(PNS) As the remaining residents of Oceti Sakowin camp in North Dakota face evacuation, Presbyterians for Earth Care (PEC) has issued a call to action, urging people of faith to stand against the construction of the Dakota Access Pipeline. In its statement, PEC says the pipeline desecrates God’s creation and poses significant threats on the Standing Rock Reservation.
For nearly a year, the Standing Rock Sioux Tribe and its thousands of supporters have camped along the Missouri River, in opposition to the proposed route of the 1,172-mile pipeline just north of the reservation. Earlier this month, the Army Corp of Engineers granted a final permit to allow the work to continue.
“Leakage from the DAPL can pollute not only the drinking water of the Standing Rock Tribe, but also the drinking water of millions along the Missouri River south of the pipeline,” the PEC statement reads. “There have been high numbers of pipeline spills each year such as in Iowa, Missouri and North Dakota. Leakage not only puts oil into the water but carcinogens such as benzene, toluene and xylene.”
PEC says the pipeline “promotes dependence on fossil fuels” and believes investments and resources should be directed toward developing sustainable sources of energy. The organization believes the pipeline project violates sacred land and treaties and continues to promote geographical racism in the U.S.
“This is another example in the long history of geographical racism against people of minority ethnic groups by taking away their land or placing them in undesirable locations without consultation or agreement,” the statement reads. “Along the Missouri River, five dams were built in the 1940s and 50s without proper consultation with tribes whose fertile lands were taken away by the resulting man-made lakes.”
The Army Corp wants those in the camp to move so it can clean up the land before the river thaws and floods the area. There are still approximately 200 people remaining at the camp and they have been given until Sunday to leave. Water protectors are asking for more time so they can continue cleaning up the area.
PEC is urging its members, Presbyterians and others to take a number of actions including defunding banks that support DAPL and boycotting Sunoco, Phillips 66, Chevron and Conoco who are associated with Energy Transfer Partners and DAPL.
“We need to stand with all of these tribes that have been placed on the backburner for hundreds of years. This is a chance to put repentance into play,” said the Rev. Holly Hallman, northwest regional rep for PEC. “Standing Rock is the icon we turn to, but it is a symbol of a much larger task, standing with indigenous people as they face utter and complete degradation of this land.”

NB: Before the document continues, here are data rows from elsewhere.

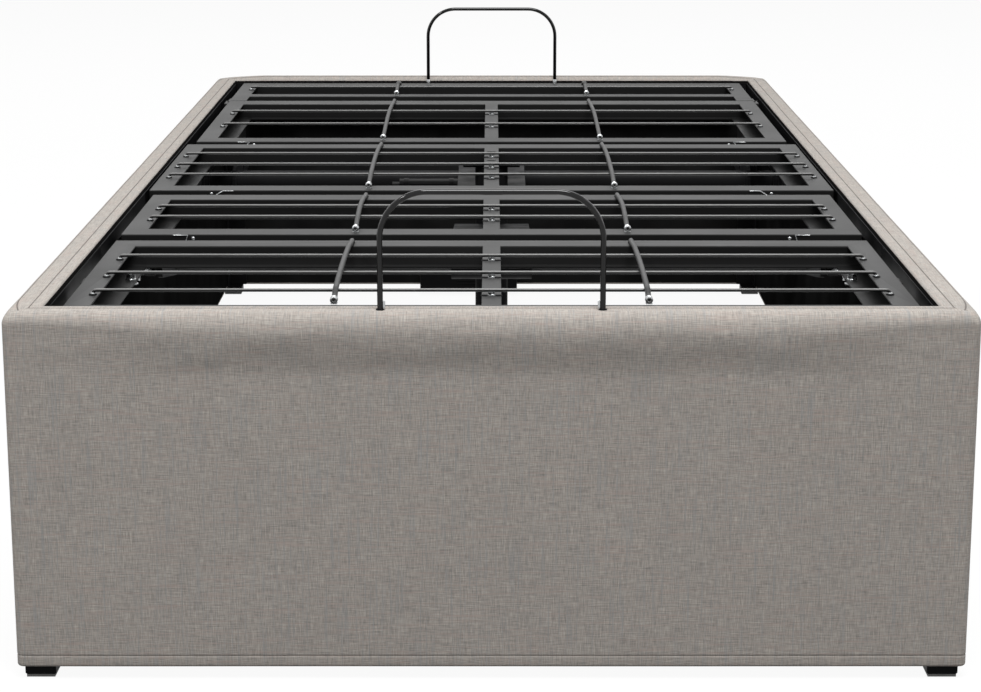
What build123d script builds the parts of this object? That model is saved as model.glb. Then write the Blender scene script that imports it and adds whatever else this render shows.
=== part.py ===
"""Upholstered adjustable bed frame: a fabric box with a five-part steel wire deck inside."""
import os
from collections import namedtuple
from math import cos, radians, sin, tan

from build123d import *

# X runs across the bed, +Y towards the head end and +Z up. The origin is on the floor,
# under the middle of the box. Lengths are in millimetres and angles in degrees.

# Upholstered box
rim_width = 40.0
rim_height = 423.0
floor_gap = 15.0
cover_thickness = 3.0
board_thickness = 12.0
rim_rail_thickness = 15.0
rim_outer_radius = 12.0
rim_inner_radius = 2.5
roll_bulge = 2.5
roll_height = 58.0
stiffener_thickness = 5.0
stiffener_base = 60.0

# Deck, along the bed from the foot end
foot_clearance = 15.0
calf_length = 397.0
knee_gap = 41.0
thigh_length = 304.0
thigh_gap = 38.0
seat_length = 444.0
back_gap = 30.0
back_length = 507.3
head_gap = 3.4
head_length = 257.3
head_clearance = 13.0

# Deck, across the bed
seat_width = 976.0
seat_clearance = 7.0
deck_inset = 11.0
rail_flange = 30.0
rail_foot_flange = 44.0
spine_width = 22.5

# Deck, upwards
deck_below_rim = 5.0
frame_depth = 27.0
sheet = 2.5
bar_lip = 8.0

# Cross bars, as wide along the bed, and the setback of the head section's near bar
calf_near_bar = 40.0
calf_far_bar = 38.0
thigh_near_bar = 40.0
thigh_far_bar = 40.0
seat_near_bar = 41.0
seat_far_bar = 39.0
back_near_bar = 41.0
back_far_bar = 48.0
head_near_bar = 33.0
head_far_bar = 38.0
head_bar_setback = 58.3

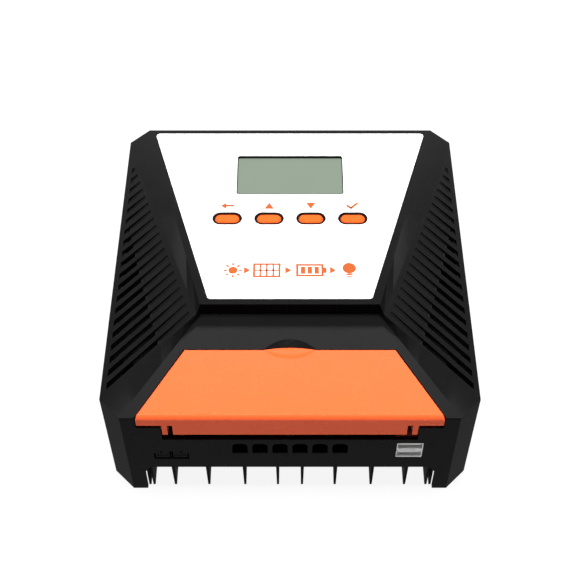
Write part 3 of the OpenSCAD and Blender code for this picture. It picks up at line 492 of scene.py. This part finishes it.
def tick_mark(shape, x, y):
    bar(shape, x - 1.9, y - 0.85, 3.6, 1.4, -math.pi / 4)
    bar(shape, x + 1.0, y + 0.05, 5.8, 1.4, math.pi / 4)


def sun_mark(shape, x, y, rays=8, reach=4.2):
    disc(shape, x, y, 2.5)
    for i in range(rays):
        a = 2 * math.pi * i / rays
        bar(shape, x + reach * math.cos(a), y + reach * math.sin(a), 1.8, 1.1, a)


def panel_mark(shape, x, y, line=0.9):
    hoop(shape, x, y, 15, 9.8, 1.2)
    for i in (-1, 0, 1):
        bar(shape, x + i * 3.5, y, line, 7.6)
    bar(shape, x, y, 12.8, line)


def battery_mark(shape, x, y):
    hoop(shape, x, y, 15, 8.8, 1.3)
    bar(shape, x + 8.3, y, 1.6, 3.8)
    for i in (-1, 0, 1):
        bar(shape, x + i * 3.7, y, 2.4, 5)


def bulb_mark(shape, x, y):
    disc(shape, x, y + 1.5, 3.7)
    bar(shape, x, y - 2.9, 3.6, 1.2)
    bar(shape, x, y - 4.6, 2.8, 1.0)


def key_marks(shape):
    """Back arrow, up, down and tick, one above each key."""
    back, up, down, enter = [sum(end.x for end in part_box(f"key_{k}")) / 2 / MM for k in KEYS]
    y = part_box("key_up")[1].y / MM + KEY_MARK_RISE
    back_mark(shape, back, y)
    triangle(shape, up, y, 5.6, 4.8)
    triangle(shape, down, y, 5.6, 4.8, math.pi)
    tick_mark(shape, enter, y)


def energy_marks(shape):
    """Sun, panel, battery and lamp, joined by arrows."""
    y = plate_low.y / MM + ENERGY_MARK_RISE
    sun_mark(shape, -31, y)
    panel_mark(shape, -12.6, y)
    for x in (-23.3, -0.9, 23.4):
        triangle(shape, x, y, 5, 3.4, -math.pi / 2)
    battery_mark(shape, 10.8, y)
    bulb_mark(shape, 32.2, y)


piece_from("key_marks", key_marks, "print_orange")
piece_from("energy_marks", energy_marks, "print_orange")


# ---------------------------------------------------------------- stage, light and camera

def lit_surface(name, glow, points, faces, z=0.0, camera_only=False):
    """A plain pale surface that glows evenly, and that mirrors never show."""
    s = Shade(name, (0.1, 0.1, 0.1), 0.9, specular=0.0)
    s.shader.inputs["Emission Color"].default_value = (1, 1, 1, 1)
    s.shader.inputs["Emission Strength"].default_value = glow
    s.mottle(300 * MM, 0.004)
    mesh = bpy.data.meshes.new(name)
    mesh.from_pydata(points, [], faces)
    mesh.materials.append(s.done())
    made = bpy.data.objects.new(name, mesh)
    made.location.z = z
    made.visible_glossy = False
    if camera_only:
        made.visible_diffuse = made.visible_transmission = made.visible_shadow = False
    bpy.context.scene.collection.objects.link(made)


def floor(half=6.0, gap=0.05 * MM):
    """Wide and level just under the legs, lit evenly as a light table is."""
    corners = [(-half, -half, 0), (half, -half, 0), (half, half, 0), (-half, half, 0)]
    lit_surface("floor", 0.9, corners, [(0, 1, 2, 3)], z=cad_low.z - gap)


def backdrop(radius=5.5, height=8.0, foot=-0.2, sides=64):
    """A white wall far behind on every side, which only the camera sees."""
    points = [(x, y, z) for z in (foot, height) for x, y in circle(0, 0, radius, sides)]
    faces = [(i, (i + 1) % sides, sides + (i + 1) % sides, sides + i) for i in range(sides)]
    lit_surface("backdrop", 0.95, points, faces, camera_only=True)


def lamp(name, place, aim, size, power):
    data = bpy.data.lights.new(name, "AREA")
    data.shape = "SQUARE"
    data.size = size
    data.energy = power
    made = bpy.data.objects.new(name, data)
    made.location = place
    made.rotation_euler = (Vector(aim) - Vector(place)).to_track_quat("-Z", "Y").to_euler()
    made.visible_glossy = False
    bpy.context.scene.collection.objects.link(made)


def sky(low, ground, strip):
    """Strength by direction: a white strip 30 to 40 degrees up behind, and low elsewhere above the horizon.

    The ground below is seen only in reflections, brighter where it is far away. A ramp runs along one part
    of the direction, so its Z numbers are sines of the elevation."""
    world = bpy.data.worlds.new("studio")
    bpy.context.scene.world = world
    world.use_nodes = True
    tree = world.node_tree
    place = tree.nodes.new("ShaderNodeTexCoord")
    split = tree.nodes.new("ShaderNodeSeparateXYZ")
    tree.links.new(place.outputs["Generated"], split.inputs[0])

    def ramp(axis, start, end, top):
        made = tree.nodes.new("ShaderNodeMapRange")
        made.interpolation_type = "SMOOTHSTEP"
        for socket, number in zip(("From Min", "From Max", "To Max"), (start, end, top)):
            made.inputs[socket].default_value = number
        tree.links.new(split.outputs[axis], made.inputs["Value"])
        return made.outputs["Result"]

    def combine(operation, first, second):
        made = tree.nodes.new("ShaderNodeMath")
        made.operation = operation
        for socket, value in zip(made.inputs, (first, second)):
            if isinstance(value, float):
                socket.default_value = value
            else:
                tree.links.new(value, socket)
        return made.outputs[0]

    band = combine("MULTIPLY", ramp("Z", 0.71, 0.64, strip), ramp("Z", 0.42, 0.5, 1.0))
    behind = combine("MULTIPLY", band, ramp("Y", 0.1, 0.5, 1.0))
    near = combine("ADD", ramp("Z", 0.0, -0.1, ground), low)
    far = combine("MULTIPLY", ramp("Z", -0.55, -0.25, 0.3), ramp("Z", 0.02, -0.02, 1.0))
    below = combine("ADD", near, far)
    tree.links.new(combine("ADD", behind, below), tree.nodes["Background"].inputs["Strength"])
    tree.nodes["Background"].inputs["Color"].default_value = (1, 1, 1, 1)


def camera():
    """Looks down at the wire end from the front, as a product photograph does."""
    tilt = math.radians(51.73)
    back, height = 297.82 * MM, 550.39 * MM
    data = bpy.data.cameras.new("camera")
    data.sensor_width = 36
    data.lens = 70.72
    data.clip_start = 0.01
    made = bpy.data.objects.new("camera", data)
    made.location = (0, cad_low.y - back, height)
    made.rotation_euler = (math.pi / 2 - tilt, 0, 0)
    bpy.context.scene.collection.objects.link(made)
    bpy.context.scene.camera = made


floor()
backdrop()
sky(low=0.02, ground=0.09, strip=1.3)
lamp("overhead", place=(0, 0.08, 1.5), aim=(0, 0, 0), size=0.7, power=53)
camera()
bpy.context.scene.view_settings.view_transform = "Standard"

“We are disheartened that the pipeline moves forward without completing the agreed upon Environmental Impact Statement, and that treaty and human rights continue to be ignored in a time when the Presbyterian Church (U.S.A.) and others have been called to repent and apologize for past pain and suffering endured by Native Americans,” said Rebecca Barnes, coordinator of the Presbyterian Hunger Program. “We pray God’s protection and grace be with those at the Standing Rock camps as this pipeline—questioned by so many, including our own denomination leaders—moves forward.”
The Rev. Abby Mohaupt with Fossil Free PCUSA, spent time at the camp last November and says it was transformative for her heart and soul.
As a Presbyterian pastor committed to earth care, I’m aware of our corporate addiction to fossil fuels that led to the desire to lay the pipeline despite the work of the water protectors,” she said. “But this bit of disaster calls us to stand in our own watersheds. May we trust the impossibility of the resurrection and may this moment call us to love the watersheds we call home.”
Meantime, Standing Rock and other native nations will lead a march in prayer and action on March 10 in Washington, D.C.
“If you know of someone in D.C. or have a way of getting there, it is so important to support the various tribes,” said Hallman. “This is a place for us to repent and stand firm with our indigenous partners and begin to undo some of the wrongs.”